Regarding Habeck's critical remarks, the company said that “we do not comment on political statement.”
Even if the pipeline passes regulatory review, it's not necessarily in the clear due to Poland’s opposition. That's because EU members can sue in the European Court of Justice if they disagree with regulators' decision, said Alan Riley, a senior fellow at the Atlantic Council and a lawyer specializing in European antitrust and energy issues. The anti-monopoly rules could bring years of litigation, and possibly a preliminary order halting pipeline operations until the case is decided.
“This could go on for some time,” Riley said. Final approval “is not a slam-dunk by any means.”

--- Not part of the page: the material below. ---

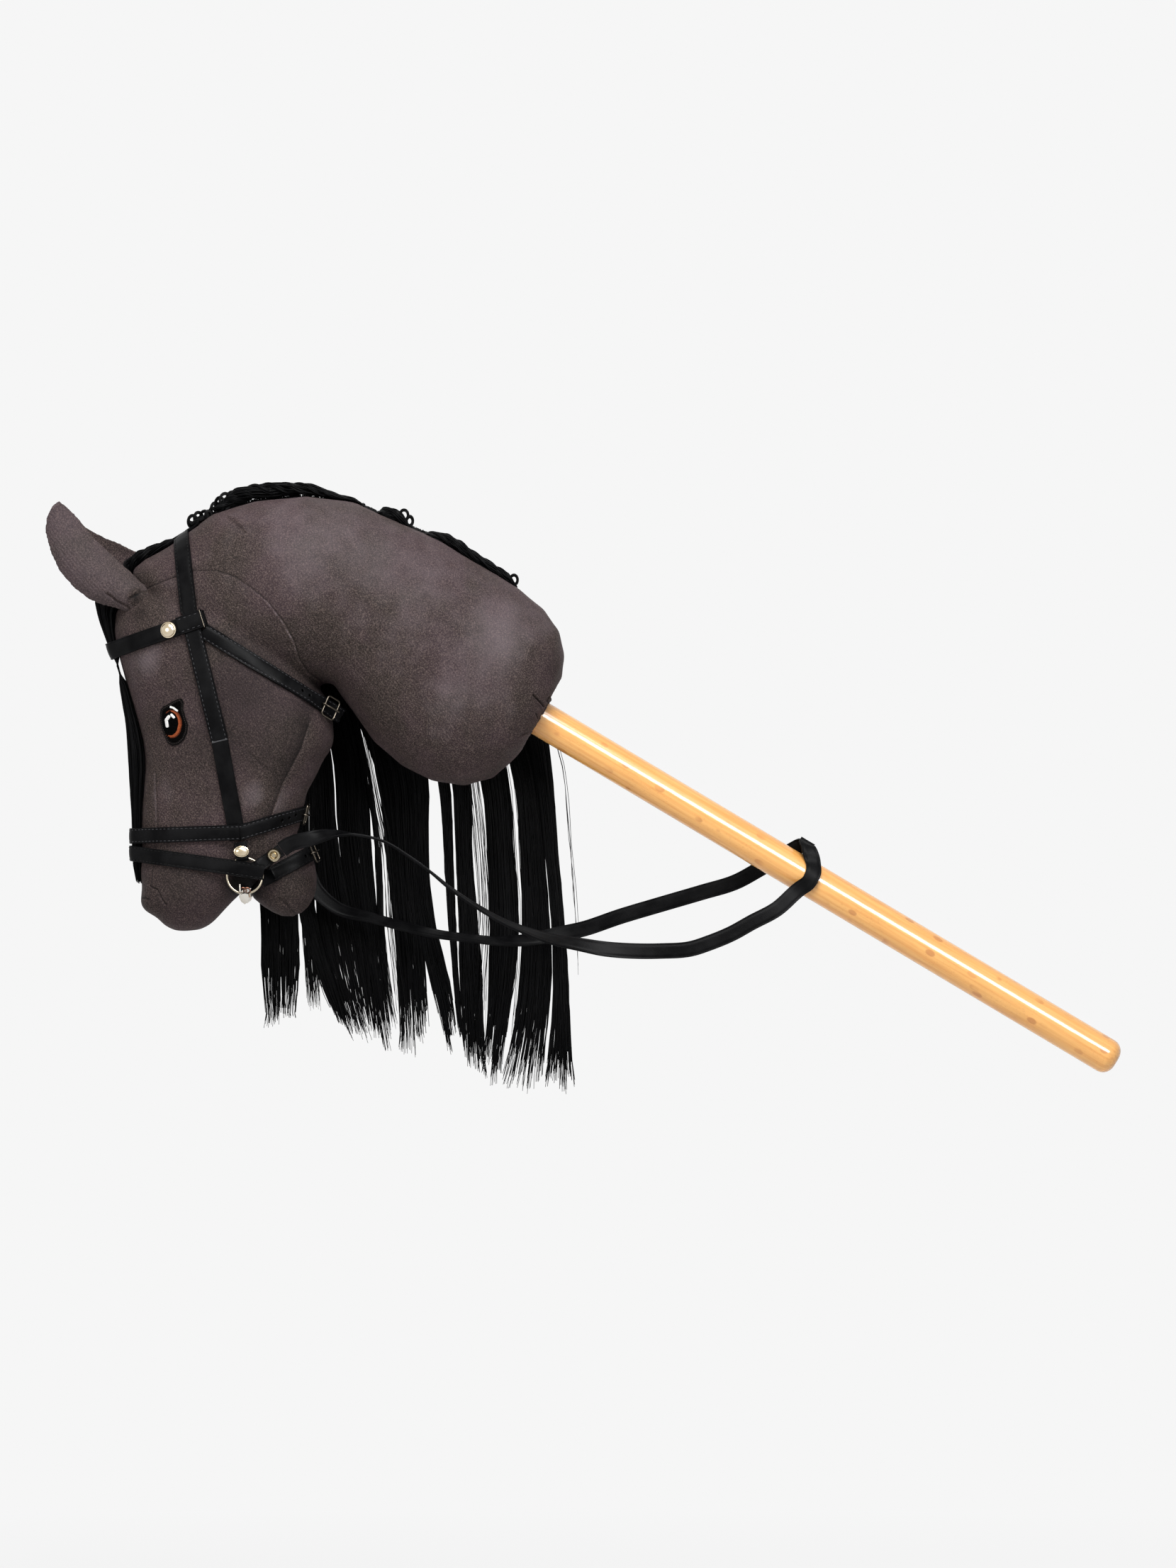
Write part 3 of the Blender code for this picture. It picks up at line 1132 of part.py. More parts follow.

Konstantin Kosachev, a deputy speaker of the upper house of Russian parliament, deplored the “artificial” obstacles against quickly launching Nord Stream 2. While some argue that Europe has grown more dependent on Russian gas, the country has met all its obligations, he said.
“The opponents of gas projects by Russia and the EU nations fear not that Russian supplies would fail, but just the opposite, that all problems would be solved, leaving no opportunity to accuse Moscow of harboring ill intentions or using energy as a weapon,” Kosachev said.
While noting that German Foreign Minister Baerbock’s anti-Nord Stream 2 comments reflect her and her party’s views, Kosachev emphasized that she represents the entire country now.
“Explaining the failure to provide cheap fuel exclusively by tales about what Russia could allegedly do wouldn’t be the best start for the ruling coalition in Berlin,” he said. “That’s why I don’t think that the position of the ‘green’ minister would have a radical impact on the pipeline’s fate, although it’s obvious that she wouldn’t support it or speed it up.”
Even if it never starts, Nord Stream 2 has been worth it for the Kremlin's geopolitical goals because it has sowed division among EU members and between Germany, the EU and the U.S., said Meister of the German Council on Foreign Relations.
“Without being online, the pipeline has already repaid the Kremlin,” he said. “Politics and security always trump the economy in Russia.”